## Exercise goal
Word for word, restate every line of the listing that follows.

## Supplied material

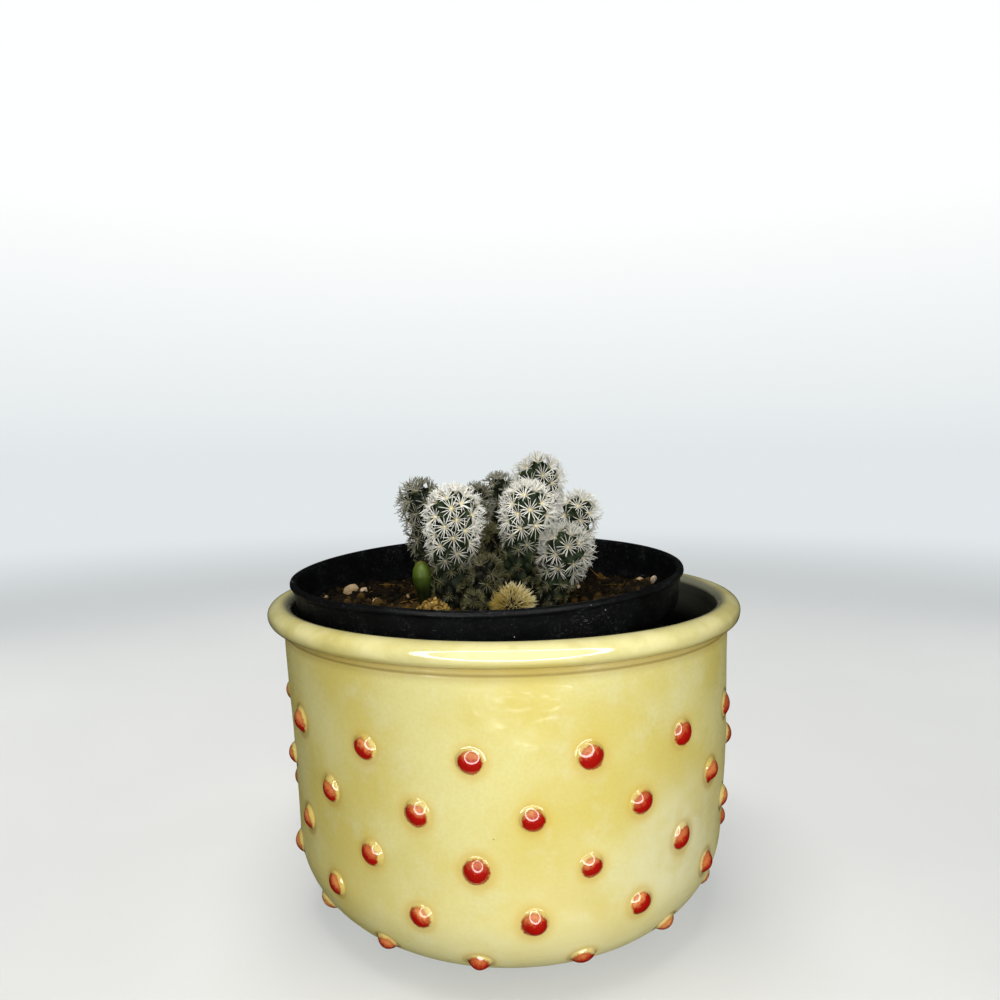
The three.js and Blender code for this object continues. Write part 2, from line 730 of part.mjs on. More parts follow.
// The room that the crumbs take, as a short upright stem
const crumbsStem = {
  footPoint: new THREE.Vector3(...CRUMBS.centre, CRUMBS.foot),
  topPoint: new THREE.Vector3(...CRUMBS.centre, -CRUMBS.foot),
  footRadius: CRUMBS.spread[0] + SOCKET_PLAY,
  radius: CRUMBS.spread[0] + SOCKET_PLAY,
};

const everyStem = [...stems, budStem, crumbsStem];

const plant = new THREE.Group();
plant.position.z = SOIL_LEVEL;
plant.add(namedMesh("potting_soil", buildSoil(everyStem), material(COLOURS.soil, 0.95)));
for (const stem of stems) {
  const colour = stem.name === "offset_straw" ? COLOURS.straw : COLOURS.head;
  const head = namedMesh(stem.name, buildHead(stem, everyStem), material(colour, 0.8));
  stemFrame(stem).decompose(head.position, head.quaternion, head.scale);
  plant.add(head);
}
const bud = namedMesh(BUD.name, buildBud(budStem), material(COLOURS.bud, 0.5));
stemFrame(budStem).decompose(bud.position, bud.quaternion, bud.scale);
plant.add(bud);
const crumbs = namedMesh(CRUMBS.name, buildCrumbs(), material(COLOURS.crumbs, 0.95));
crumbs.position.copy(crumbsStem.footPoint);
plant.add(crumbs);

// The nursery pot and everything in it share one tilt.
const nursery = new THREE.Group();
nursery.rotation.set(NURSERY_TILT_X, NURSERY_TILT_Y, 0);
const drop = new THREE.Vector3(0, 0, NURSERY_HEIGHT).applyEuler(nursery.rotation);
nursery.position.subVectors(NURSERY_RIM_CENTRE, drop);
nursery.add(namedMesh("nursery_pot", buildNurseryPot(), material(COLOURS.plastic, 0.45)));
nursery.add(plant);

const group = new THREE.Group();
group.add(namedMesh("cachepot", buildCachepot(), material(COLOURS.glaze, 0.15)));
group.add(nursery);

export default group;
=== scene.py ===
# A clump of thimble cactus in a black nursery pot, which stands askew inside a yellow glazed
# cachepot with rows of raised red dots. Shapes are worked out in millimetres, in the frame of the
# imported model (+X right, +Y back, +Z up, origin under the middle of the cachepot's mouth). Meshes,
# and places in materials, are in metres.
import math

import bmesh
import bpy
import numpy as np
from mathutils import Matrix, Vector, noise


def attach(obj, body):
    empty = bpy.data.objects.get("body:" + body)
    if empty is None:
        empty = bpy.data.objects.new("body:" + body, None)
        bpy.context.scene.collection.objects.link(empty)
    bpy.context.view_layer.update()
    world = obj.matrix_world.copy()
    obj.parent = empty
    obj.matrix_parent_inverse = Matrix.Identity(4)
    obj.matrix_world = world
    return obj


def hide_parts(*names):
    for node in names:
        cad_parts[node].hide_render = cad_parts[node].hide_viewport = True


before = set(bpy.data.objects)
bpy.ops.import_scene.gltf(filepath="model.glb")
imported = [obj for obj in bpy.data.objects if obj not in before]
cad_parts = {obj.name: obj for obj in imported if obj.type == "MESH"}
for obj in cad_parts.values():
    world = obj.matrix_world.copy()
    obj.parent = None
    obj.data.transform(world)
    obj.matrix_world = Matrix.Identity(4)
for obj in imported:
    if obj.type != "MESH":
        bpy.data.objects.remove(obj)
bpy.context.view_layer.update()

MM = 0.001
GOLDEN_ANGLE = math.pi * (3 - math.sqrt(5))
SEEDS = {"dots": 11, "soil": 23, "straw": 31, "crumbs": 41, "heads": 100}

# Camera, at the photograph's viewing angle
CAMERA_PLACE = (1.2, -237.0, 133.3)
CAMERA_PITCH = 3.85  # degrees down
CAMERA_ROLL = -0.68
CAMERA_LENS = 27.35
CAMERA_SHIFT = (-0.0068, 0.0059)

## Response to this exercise
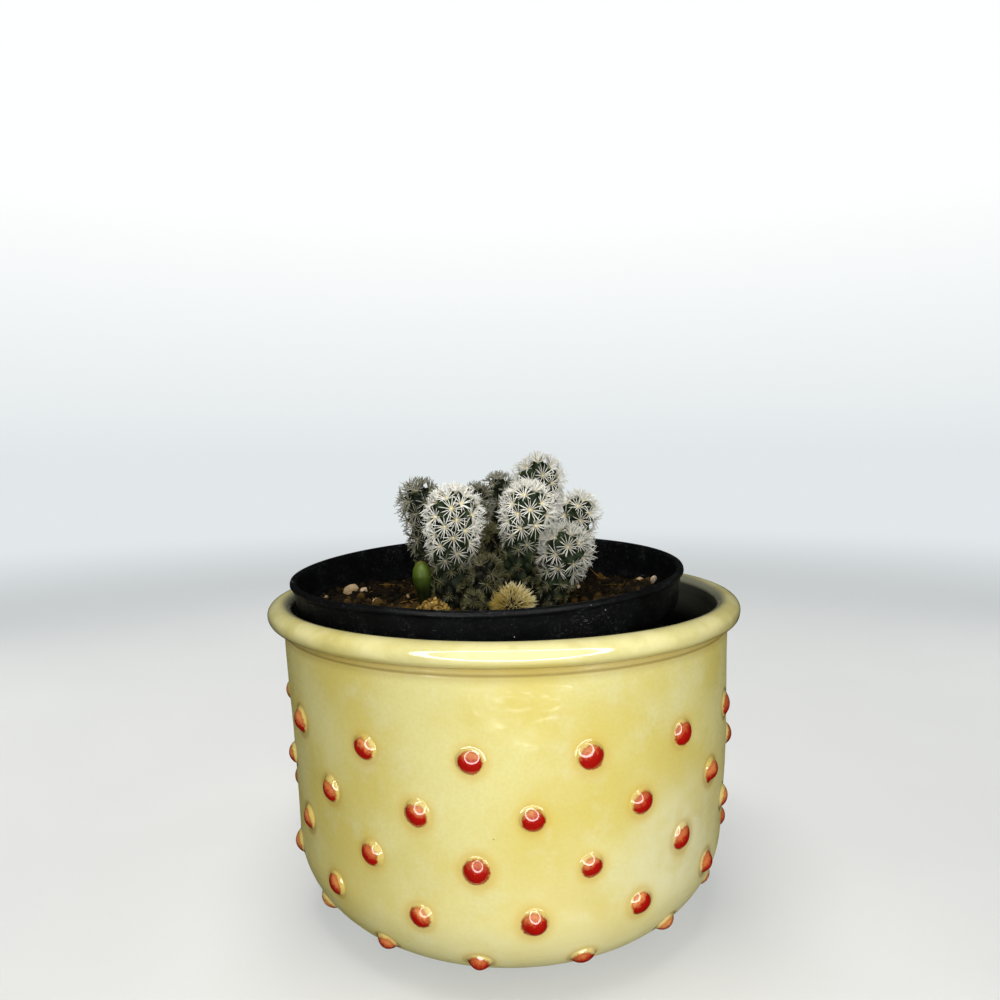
The three.js and Blender code for this object continues. Write part 2, from line 730 of part.mjs on. More parts follow.
// The room that the crumbs take, as a short upright stem
const crumbsStem = {
  footPoint: new THREE.Vector3(...CRUMBS.centre, CRUMBS.foot),
  topPoint: new THREE.Vector3(...CRUMBS.centre, -CRUMBS.foot),
  footRadius: CRUMBS.spread[0] + SOCKET_PLAY,
  radius: CRUMBS.spread[0] + SOCKET_PLAY,
};

const everyStem = [...stems, budStem, crumbsStem];

const plant = new THREE.Group();
plant.position.z = SOIL_LEVEL;
plant.add(namedMesh("potting_soil", buildSoil(everyStem), material(COLOURS.soil, 0.95)));
for (const stem of stems) {
  const colour = stem.name === "offset_straw" ? COLOURS.straw : COLOURS.head;
  const head = namedMesh(stem.name, buildHead(stem, everyStem), material(colour, 0.8));
  stemFrame(stem).decompose(head.position, head.quaternion, head.scale);
  plant.add(head);
}
const bud = namedMesh(BUD.name, buildBud(budStem), material(COLOURS.bud, 0.5));
stemFrame(budStem).decompose(bud.position, bud.quaternion, bud.scale);
plant.add(bud);
const crumbs = namedMesh(CRUMBS.name, buildCrumbs(), material(COLOURS.crumbs, 0.95));
crumbs.position.copy(crumbsStem.footPoint);
plant.add(crumbs);

// The nursery pot and everything in it share one tilt.
const nursery = new THREE.Group();
nursery.rotation.set(NURSERY_TILT_X, NURSERY_TILT_Y, 0);
const drop = new THREE.Vector3(0, 0, NURSERY_HEIGHT).applyEuler(nursery.rotation);
nursery.position.subVectors(NURSERY_RIM_CENTRE, drop);
nursery.add(namedMesh("nursery_pot", buildNurseryPot(), material(COLOURS.plastic, 0.45)));
nursery.add(plant);

const group = new THREE.Group();
group.add(namedMesh("cachepot", buildCachepot(), material(COLOURS.glaze, 0.15)));
group.add(nursery);

export default group;
=== scene.py ===
# A clump of thimble cactus in a black nursery pot, which stands askew inside a yellow glazed
# cachepot with rows of raised red dots. Shapes are worked out in millimetres, in the frame of the
# imported model (+X right, +Y back, +Z up, origin under the middle of the cachepot's mouth). Meshes,
# and places in materials, are in metres.
import math

import bmesh
import bpy
import numpy as np
from mathutils import Matrix, Vector, noise


def attach(obj, body):
    empty = bpy.data.objects.get("body:" + body)
    if empty is None:
        empty = bpy.data.objects.new("body:" + body, None)
        bpy.context.scene.collection.objects.link(empty)
    bpy.context.view_layer.update()
    world = obj.matrix_world.copy()
    obj.parent = empty
    obj.matrix_parent_inverse = Matrix.Identity(4)
    obj.matrix_world = world
    return obj


def hide_parts(*names):
    for node in names:
        cad_parts[node].hide_render = cad_parts[node].hide_viewport = True


before = set(bpy.data.objects)
bpy.ops.import_scene.gltf(filepath="model.glb")
imported = [obj for obj in bpy.data.objects if obj not in before]
cad_parts = {obj.name: obj for obj in imported if obj.type == "MESH"}
for obj in cad_parts.values():
    world = obj.matrix_world.copy()
    obj.parent = None
    obj.data.transform(world)
    obj.matrix_world = Matrix.Identity(4)
for obj in imported:
    if obj.type != "MESH":
        bpy.data.objects.remove(obj)
bpy.context.view_layer.update()

MM = 0.001
GOLDEN_ANGLE = math.pi * (3 - math.sqrt(5))
SEEDS = {"dots": 11, "soil": 23, "straw": 31, "crumbs": 41, "heads": 100}

# Camera, at the photograph's viewing angle
CAMERA_PLACE = (1.2, -237.0, 133.3)
CAMERA_PITCH = 3.85  # degrees down
CAMERA_ROLL = -0.68
CAMERA_LENS = 27.35
CAMERA_SHIFT = (-0.0068, 0.0059)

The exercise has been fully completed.